There are also potential clients with a very close connection to the campus who must be accommodated. Sometimes they are sister institutions without a place big enough to meet, or local high schools who can’t afford the larger municipal facilities. This is where a flexible fee structure can be useful to all parties. The client gets the use of our facilities at a nominal cost while we continue to develop one of the most valuable commodities around, good will and community involvement.

Making it Pay
Commercial clients are also a valuable asset to a venue like Laurie. The ticket-buying public pays full price for admission, food and beverage, and merchandise, and it provides the auditorium with a valuable facility use fee. Are these the really demanding constituents or the ones who pay the bills? A good portion of our “real” revenue comes from concerts and paid event sales, either directly from rent, box office fees, F&B, merchandise sales or parking. Labor costs are marked up, along with catering and facility fees, which help to improve revenue streams — just like commercial buildings. This is an important source of revenue that helps to offset the real expenses of the building.
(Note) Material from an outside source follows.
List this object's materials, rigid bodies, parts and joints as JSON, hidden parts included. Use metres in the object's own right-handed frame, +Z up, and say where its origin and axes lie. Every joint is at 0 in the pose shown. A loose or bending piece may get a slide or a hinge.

However, in reality at a small private like Trinity this can actually be only a small portion of what it takes to operate a 20,000-sq.-ft. building. Laurie will always be dependent on the university for its overall budget. Ultimately the bottom line is defined not just by a financial return but a return in positive community relations.

Like all universities, Trinity is an important community asset. Small private schools like us have a unique position to play in our community because of our accessibility. We tend to be less complex and more open to our users. We are thankfully less encumbered by state or municipal regulation and, dare I say, faster on our feet. This does allow us to provide at low cost — or no cost — special event services that larger schools or privately managed venues can’t provide.

The important factor to schools like Trinity isn’t necessarily revenue or paying for what is an inherently expensive space but the ability to provide the intangible — the space where a child from the San Antonio community can see a play or a symphony for the first time, or the place where our students and the community can come together to hear a Nobel Prize winner or a former head of state discuss important matters affecting us all.

We too walk that fine line so many in our industry do, between the commercial and the community. But in reality it is our constituents that make us tick. No matter how easy or demanding they are, without them this would just be another job. Where’s the fun in that?

Kevin Hawkins, CFE, is director of the Laurie Auditorium at Trinity University in San Antonio.